The term limit order refers to instructions sent to a broker to buy or sell securities at a specific price or better. Since a limit order is not a market order, there is no guarantee the transaction will occur.
Explanation
Limit orders are typically used by investors to control the price paid, or received, when buying or selling securities such as stocks. Since the price specified in the limit order is oftentimes different than the prevailing market price, there is no guarantee the transaction will occur if the price of the security does not pass through the limit price.
Limit orders are oftentimes used in the context of buying or selling shares of stock. Generally, investors can place two types of these orders:
Buy Limit Order: instructs the broker not to pay more than the specified price per share. For example, an investor may place a buy limit order for $28.00 per share when the prevailing market price is $30.00 per share. If the market price of the security drops to $28.00, then the order will be executed.
Sell Limit Order: instructs the broker not to sell shares for less than the specified price per share. For example, an investor may place a sell limit order for $32.00 per share when the prevailing market price is $30.00 per share. If the market price of the security increases to $32.00, then the order will be executed.
If the price of the security does not reach or pass through the limit order price, the purchase or sale of the security will not occur. For this reason, limit orders are oftentimes combined with instructions that specify their duration. For example, a limit order may also be a day order or Good-Til-Canceled (GTC).
The term All-or-None order refers to broker instructions to buy or sell a quantity of securities in their entirety, or none at all. If an All-or-None order cannot be executed immediately, it remains open until it is executed or is closed at the end of the trading day.
The term Fill-or-Kill refers to broker instructions to buy or sell a security immediately, and in its entirety, or cancel the order. From a practical standpoint, a Fill-or-Kill order specifies the instruction will remain active for several seconds before being filled or canceled.
The term Good-Til-Canceled refers to broker instructions to buy or sell a security at a fixed price, and the order will remain active until the investor cancels it or it is filled. From a practical standpoint, a Good-Til-Canceled order specifies the instruction will remain active even if it is not filled on the same trading day.
The term Immediate-or-Cancel refers to broker instructions to buy or sell a security instantly, or cancel the order. From a practical standpoint, an Immediate-or-Cancel order specifies the instruction will remain active for several seconds before being filled or canceled.

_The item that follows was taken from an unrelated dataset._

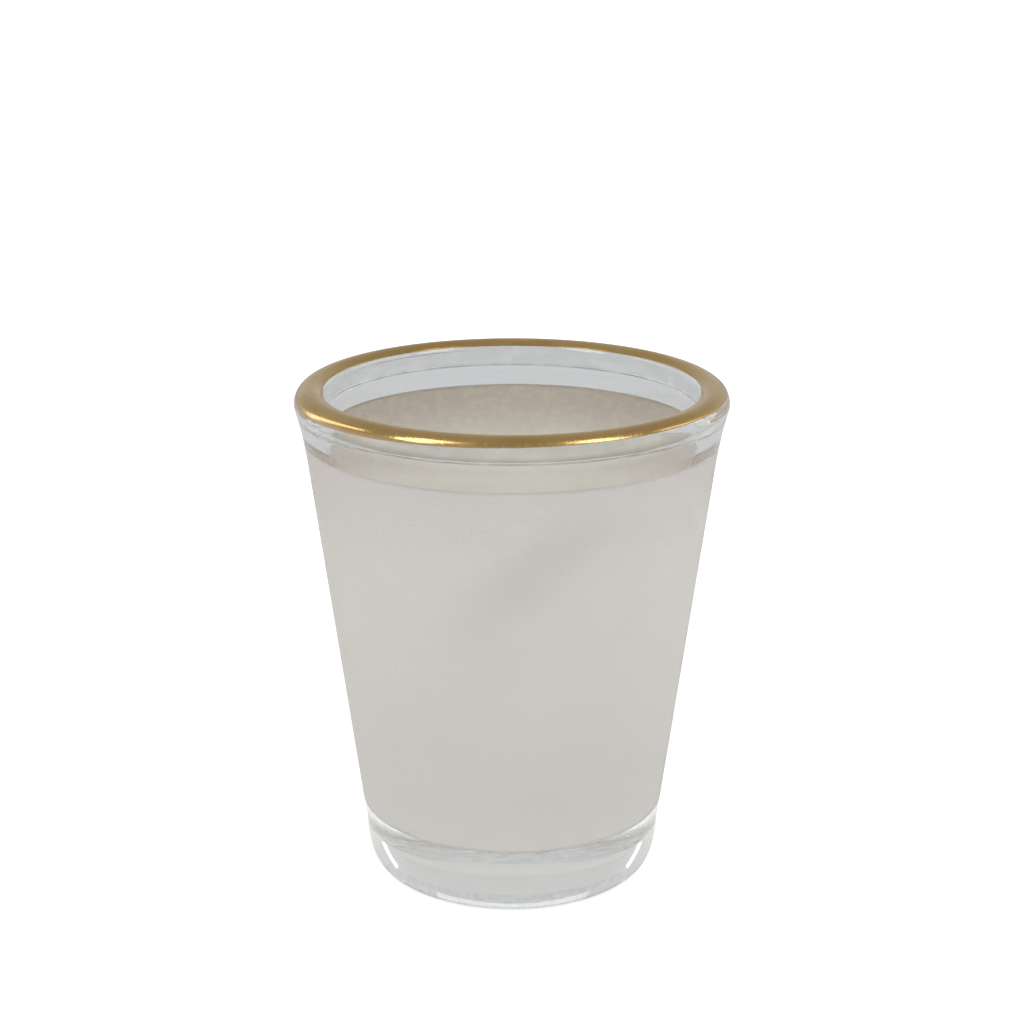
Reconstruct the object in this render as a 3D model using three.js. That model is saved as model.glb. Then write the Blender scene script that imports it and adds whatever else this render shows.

The term stop order refers to instructions sent to a broker to buy or sell securities once the security reaches a specified price. When the price point on a stop order is reached, it is converted to a market order.
The term National Best Offer refers to the lowest available ask price, which is a consolidated value from all of the national stock exchanges. The National Best Offer is the lowest price sellers are willing to accept for a security such as a stock.
The term National Best Bid refers to the highest available bid price, which is a consolidated value from all of the national stock exchanges. The National Best Bid is the maximum price buyers are willing to pay for a security such as a stock.
The term market order refers to instructions sent to a broker to buy or sell a security immediately at the best available price. Since there are no restrictions on the selling or purchase price of the security, a market order is oftentimes immediately executed.
The term day order refers to broker instructions to buy or sell a security that automatically expires at the end of the trading day if not executed. Unless specified by the investor, the default orders to buy and sell stocks at most brokerage houses are day orders.